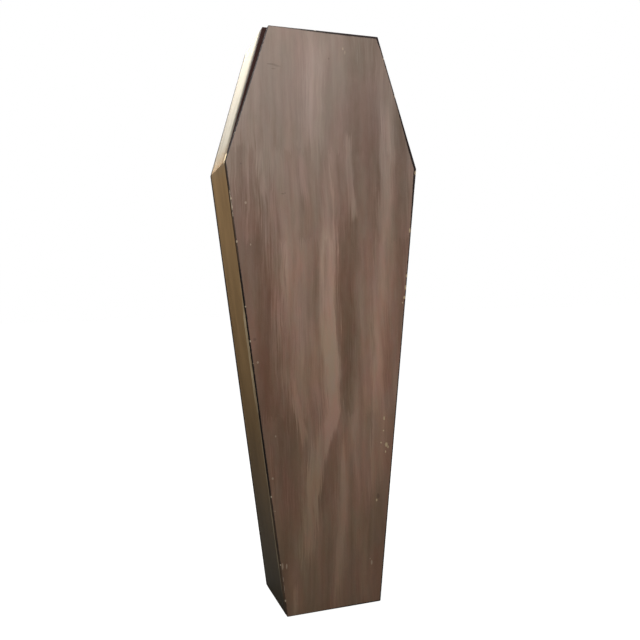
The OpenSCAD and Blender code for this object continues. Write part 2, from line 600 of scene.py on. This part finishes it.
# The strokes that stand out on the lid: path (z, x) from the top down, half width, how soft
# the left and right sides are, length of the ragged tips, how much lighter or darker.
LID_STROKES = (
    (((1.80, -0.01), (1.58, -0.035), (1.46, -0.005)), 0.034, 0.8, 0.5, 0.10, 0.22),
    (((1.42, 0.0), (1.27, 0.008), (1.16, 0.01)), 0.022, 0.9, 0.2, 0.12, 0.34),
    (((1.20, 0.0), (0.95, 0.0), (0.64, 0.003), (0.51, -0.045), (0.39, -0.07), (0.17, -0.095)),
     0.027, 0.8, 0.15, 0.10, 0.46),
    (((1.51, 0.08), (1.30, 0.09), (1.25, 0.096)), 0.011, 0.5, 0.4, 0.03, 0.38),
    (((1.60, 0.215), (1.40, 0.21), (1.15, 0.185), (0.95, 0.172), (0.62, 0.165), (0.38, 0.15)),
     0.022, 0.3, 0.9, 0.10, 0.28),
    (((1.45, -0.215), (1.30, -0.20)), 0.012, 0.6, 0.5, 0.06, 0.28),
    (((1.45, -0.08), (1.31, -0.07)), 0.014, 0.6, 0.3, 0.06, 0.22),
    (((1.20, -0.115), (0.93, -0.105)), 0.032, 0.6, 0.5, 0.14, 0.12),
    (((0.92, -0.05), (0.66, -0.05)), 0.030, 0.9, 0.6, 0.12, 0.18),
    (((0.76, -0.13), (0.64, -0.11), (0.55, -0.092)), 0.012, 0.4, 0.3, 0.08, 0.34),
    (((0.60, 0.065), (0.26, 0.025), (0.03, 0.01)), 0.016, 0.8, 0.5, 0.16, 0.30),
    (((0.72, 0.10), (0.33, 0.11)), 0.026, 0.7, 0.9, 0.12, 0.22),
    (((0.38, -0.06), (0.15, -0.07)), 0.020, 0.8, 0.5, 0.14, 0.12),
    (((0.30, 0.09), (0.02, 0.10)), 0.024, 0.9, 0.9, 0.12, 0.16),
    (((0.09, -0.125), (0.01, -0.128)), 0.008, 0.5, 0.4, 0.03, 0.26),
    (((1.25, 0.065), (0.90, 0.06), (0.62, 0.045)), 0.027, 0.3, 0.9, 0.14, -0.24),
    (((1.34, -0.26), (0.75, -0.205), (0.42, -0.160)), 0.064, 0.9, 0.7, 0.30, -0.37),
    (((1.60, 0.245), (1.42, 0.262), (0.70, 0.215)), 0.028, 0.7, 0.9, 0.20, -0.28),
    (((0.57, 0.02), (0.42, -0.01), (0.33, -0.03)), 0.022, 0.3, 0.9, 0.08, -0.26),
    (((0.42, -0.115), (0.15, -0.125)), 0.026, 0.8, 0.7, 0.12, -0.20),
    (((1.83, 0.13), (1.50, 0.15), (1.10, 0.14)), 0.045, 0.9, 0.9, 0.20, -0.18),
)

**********

_Do this_: Exactly reproduce the material above.

_Answer to this task_:
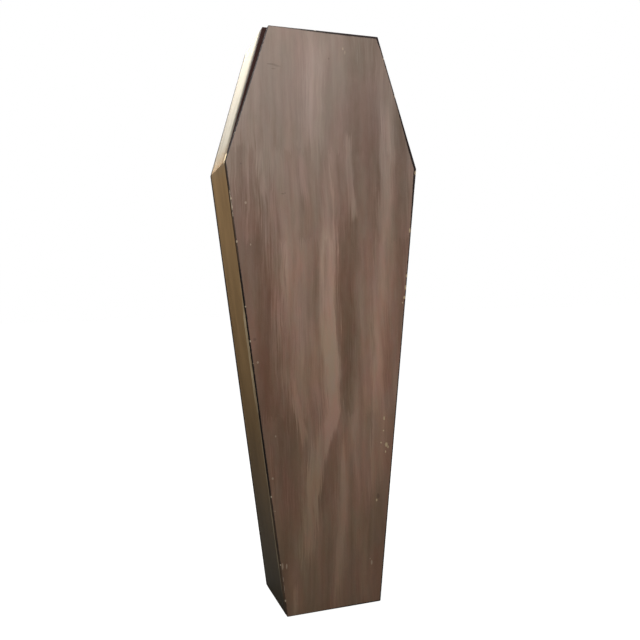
The OpenSCAD and Blender code for this object continues. Write part 2, from line 600 of scene.py on. This part finishes it.
# The strokes that stand out on the lid: path (z, x) from the top down, half width, how soft
# the left and right sides are, length of the ragged tips, how much lighter or darker.
LID_STROKES = (
    (((1.80, -0.01), (1.58, -0.035), (1.46, -0.005)), 0.034, 0.8, 0.5, 0.10, 0.22),
    (((1.42, 0.0), (1.27, 0.008), (1.16, 0.01)), 0.022, 0.9, 0.2, 0.12, 0.34),
    (((1.20, 0.0), (0.95, 0.0), (0.64, 0.003), (0.51, -0.045), (0.39, -0.07), (0.17, -0.095)),
     0.027, 0.8, 0.15, 0.10, 0.46),
    (((1.51, 0.08), (1.30, 0.09), (1.25, 0.096)), 0.011, 0.5, 0.4, 0.03, 0.38),
    (((1.60, 0.215), (1.40, 0.21), (1.15, 0.185), (0.95, 0.172), (0.62, 0.165), (0.38, 0.15)),
     0.022, 0.3, 0.9, 0.10, 0.28),
    (((1.45, -0.215), (1.30, -0.20)), 0.012, 0.6, 0.5, 0.06, 0.28),
    (((1.45, -0.08), (1.31, -0.07)), 0.014, 0.6, 0.3, 0.06, 0.22),
    (((1.20, -0.115), (0.93, -0.105)), 0.032, 0.6, 0.5, 0.14, 0.12),
    (((0.92, -0.05), (0.66, -0.05)), 0.030, 0.9, 0.6, 0.12, 0.18),
    (((0.76, -0.13), (0.64, -0.11), (0.55, -0.092)), 0.012, 0.4, 0.3, 0.08, 0.34),
    (((0.60, 0.065), (0.26, 0.025), (0.03, 0.01)), 0.016, 0.8, 0.5, 0.16, 0.30),
    (((0.72, 0.10), (0.33, 0.11)), 0.026, 0.7, 0.9, 0.12, 0.22),
    (((0.38, -0.06), (0.15, -0.07)), 0.020, 0.8, 0.5, 0.14, 0.12),
    (((0.30, 0.09), (0.02, 0.10)), 0.024, 0.9, 0.9, 0.12, 0.16),
    (((0.09, -0.125), (0.01, -0.128)), 0.008, 0.5, 0.4, 0.03, 0.26),
    (((1.25, 0.065), (0.90, 0.06), (0.62, 0.045)), 0.027, 0.3, 0.9, 0.14, -0.24),
    (((1.34, -0.26), (0.75, -0.205), (0.42, -0.160)), 0.064, 0.9, 0.7, 0.30, -0.37),
    (((1.60, 0.245), (1.42, 0.262), (0.70, 0.215)), 0.028, 0.7, 0.9, 0.20, -0.28),
    (((0.57, 0.02), (0.42, -0.01), (0.33, -0.03)), 0.022, 0.3, 0.9, 0.08, -0.26),
    (((0.42, -0.115), (0.15, -0.125)), 0.026, 0.8, 0.7, 0.12, -0.20),
    (((1.83, 0.13), (1.50, 0.15), (1.10, 0.14)), 0.045, 0.9, 0.9, 0.20, -0.18),
)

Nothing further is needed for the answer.